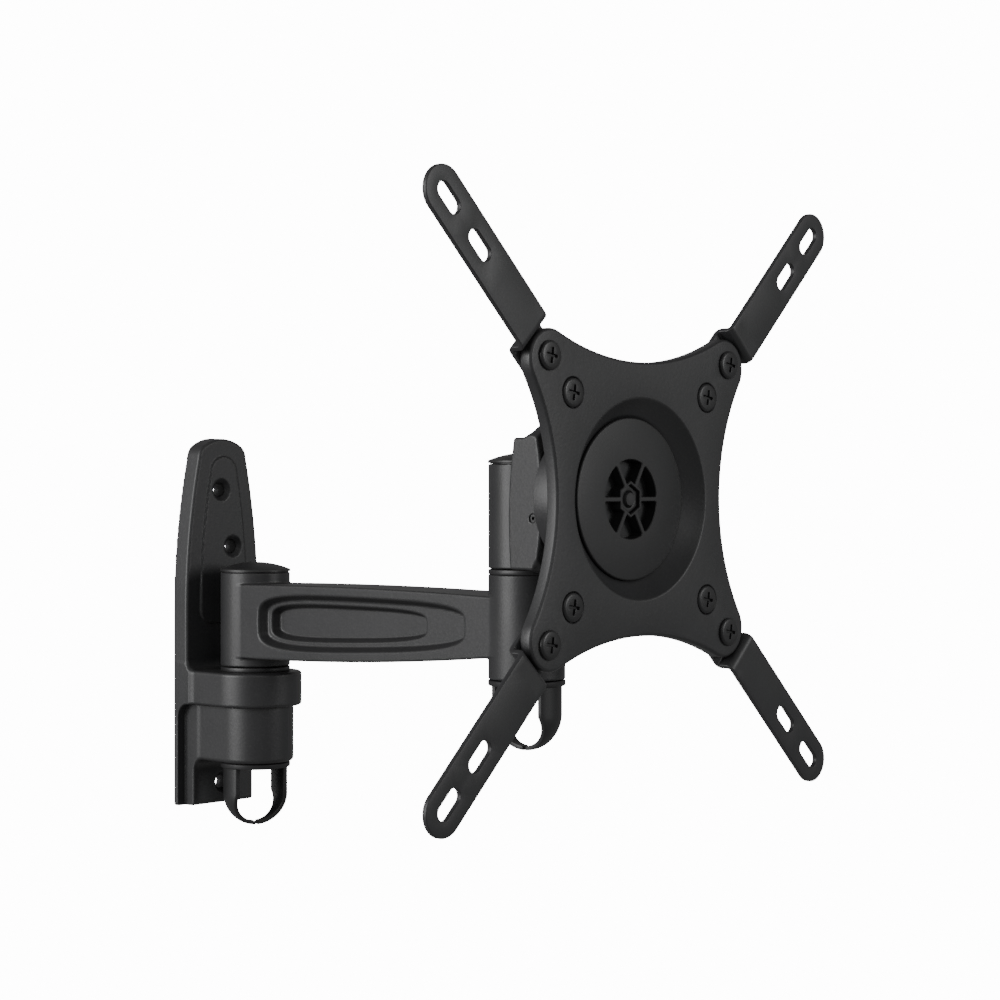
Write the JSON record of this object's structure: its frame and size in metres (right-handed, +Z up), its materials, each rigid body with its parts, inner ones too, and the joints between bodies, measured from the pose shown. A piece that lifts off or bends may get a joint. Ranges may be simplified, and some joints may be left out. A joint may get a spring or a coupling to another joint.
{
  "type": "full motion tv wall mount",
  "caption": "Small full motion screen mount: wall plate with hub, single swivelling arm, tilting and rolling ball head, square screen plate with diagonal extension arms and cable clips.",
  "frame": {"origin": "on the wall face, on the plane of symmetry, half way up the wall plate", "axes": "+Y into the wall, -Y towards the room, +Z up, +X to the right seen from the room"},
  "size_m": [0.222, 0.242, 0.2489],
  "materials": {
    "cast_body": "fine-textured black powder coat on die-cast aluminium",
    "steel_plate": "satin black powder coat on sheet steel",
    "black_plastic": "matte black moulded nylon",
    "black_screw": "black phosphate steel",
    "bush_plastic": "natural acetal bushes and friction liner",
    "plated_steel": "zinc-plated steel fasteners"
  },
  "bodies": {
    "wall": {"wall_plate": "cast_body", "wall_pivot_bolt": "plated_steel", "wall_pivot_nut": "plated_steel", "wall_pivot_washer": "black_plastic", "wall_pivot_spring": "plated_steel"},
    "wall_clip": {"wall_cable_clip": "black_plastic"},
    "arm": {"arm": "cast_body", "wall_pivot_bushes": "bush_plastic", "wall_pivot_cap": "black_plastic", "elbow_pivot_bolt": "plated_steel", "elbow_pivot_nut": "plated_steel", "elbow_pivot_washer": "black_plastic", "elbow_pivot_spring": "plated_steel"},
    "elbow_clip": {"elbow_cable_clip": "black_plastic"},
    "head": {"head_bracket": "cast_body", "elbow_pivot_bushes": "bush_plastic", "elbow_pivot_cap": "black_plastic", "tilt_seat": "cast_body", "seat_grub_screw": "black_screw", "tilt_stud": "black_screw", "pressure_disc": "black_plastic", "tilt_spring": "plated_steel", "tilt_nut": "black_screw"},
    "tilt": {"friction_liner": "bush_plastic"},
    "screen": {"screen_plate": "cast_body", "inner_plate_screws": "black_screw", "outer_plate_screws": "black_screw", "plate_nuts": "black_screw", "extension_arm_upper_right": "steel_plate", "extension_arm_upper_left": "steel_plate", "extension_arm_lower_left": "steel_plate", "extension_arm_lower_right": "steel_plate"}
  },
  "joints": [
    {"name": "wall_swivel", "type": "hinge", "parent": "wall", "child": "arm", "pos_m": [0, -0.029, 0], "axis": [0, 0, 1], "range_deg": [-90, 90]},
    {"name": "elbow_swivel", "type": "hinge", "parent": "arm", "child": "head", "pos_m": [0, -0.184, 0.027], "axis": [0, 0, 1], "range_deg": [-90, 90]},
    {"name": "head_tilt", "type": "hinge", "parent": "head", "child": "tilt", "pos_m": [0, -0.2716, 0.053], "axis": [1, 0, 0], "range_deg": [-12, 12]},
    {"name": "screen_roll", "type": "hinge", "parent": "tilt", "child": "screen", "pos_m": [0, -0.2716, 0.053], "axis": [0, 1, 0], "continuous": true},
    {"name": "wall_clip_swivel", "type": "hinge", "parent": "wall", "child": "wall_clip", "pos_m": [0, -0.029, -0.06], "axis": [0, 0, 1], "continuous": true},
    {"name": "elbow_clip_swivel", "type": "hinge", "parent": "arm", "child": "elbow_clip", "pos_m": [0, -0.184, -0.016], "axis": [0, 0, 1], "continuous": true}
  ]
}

•••

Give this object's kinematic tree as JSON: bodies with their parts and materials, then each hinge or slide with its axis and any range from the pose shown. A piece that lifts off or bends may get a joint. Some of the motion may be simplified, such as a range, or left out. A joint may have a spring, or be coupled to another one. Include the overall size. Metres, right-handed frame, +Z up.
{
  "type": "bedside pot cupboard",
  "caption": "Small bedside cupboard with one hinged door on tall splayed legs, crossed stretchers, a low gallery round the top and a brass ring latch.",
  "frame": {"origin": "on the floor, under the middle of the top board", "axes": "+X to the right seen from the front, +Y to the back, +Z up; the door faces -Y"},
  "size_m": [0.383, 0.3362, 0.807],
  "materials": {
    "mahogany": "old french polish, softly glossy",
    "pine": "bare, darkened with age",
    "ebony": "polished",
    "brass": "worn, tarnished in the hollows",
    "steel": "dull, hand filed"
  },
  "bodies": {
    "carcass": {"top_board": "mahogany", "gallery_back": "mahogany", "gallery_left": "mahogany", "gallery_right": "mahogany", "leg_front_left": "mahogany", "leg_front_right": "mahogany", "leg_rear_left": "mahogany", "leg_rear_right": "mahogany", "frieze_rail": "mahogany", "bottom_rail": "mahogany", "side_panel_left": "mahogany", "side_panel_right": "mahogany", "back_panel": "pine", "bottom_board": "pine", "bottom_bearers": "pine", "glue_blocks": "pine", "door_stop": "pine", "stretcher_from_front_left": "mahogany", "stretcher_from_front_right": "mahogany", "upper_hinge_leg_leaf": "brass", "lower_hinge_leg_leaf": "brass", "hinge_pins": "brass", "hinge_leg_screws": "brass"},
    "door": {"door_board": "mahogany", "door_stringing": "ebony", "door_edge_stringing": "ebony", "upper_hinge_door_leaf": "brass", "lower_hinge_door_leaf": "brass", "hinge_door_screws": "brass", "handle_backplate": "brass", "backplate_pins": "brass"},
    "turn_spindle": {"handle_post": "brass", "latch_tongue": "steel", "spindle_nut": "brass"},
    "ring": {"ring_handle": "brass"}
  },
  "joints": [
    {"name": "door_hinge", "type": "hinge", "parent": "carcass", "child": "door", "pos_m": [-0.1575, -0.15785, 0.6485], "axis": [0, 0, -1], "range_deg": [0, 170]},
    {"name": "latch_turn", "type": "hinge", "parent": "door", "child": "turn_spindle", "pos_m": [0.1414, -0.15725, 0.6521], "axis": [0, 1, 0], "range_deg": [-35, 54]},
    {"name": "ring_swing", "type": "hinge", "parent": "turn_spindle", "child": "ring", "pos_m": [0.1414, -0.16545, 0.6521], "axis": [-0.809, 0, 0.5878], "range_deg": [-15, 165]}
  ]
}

•••

### WHAT IS REQUIRED
Tally up the lines in the records containing the word "JSON", then give the count and nothing else.

### EXPECTED ANSWER
2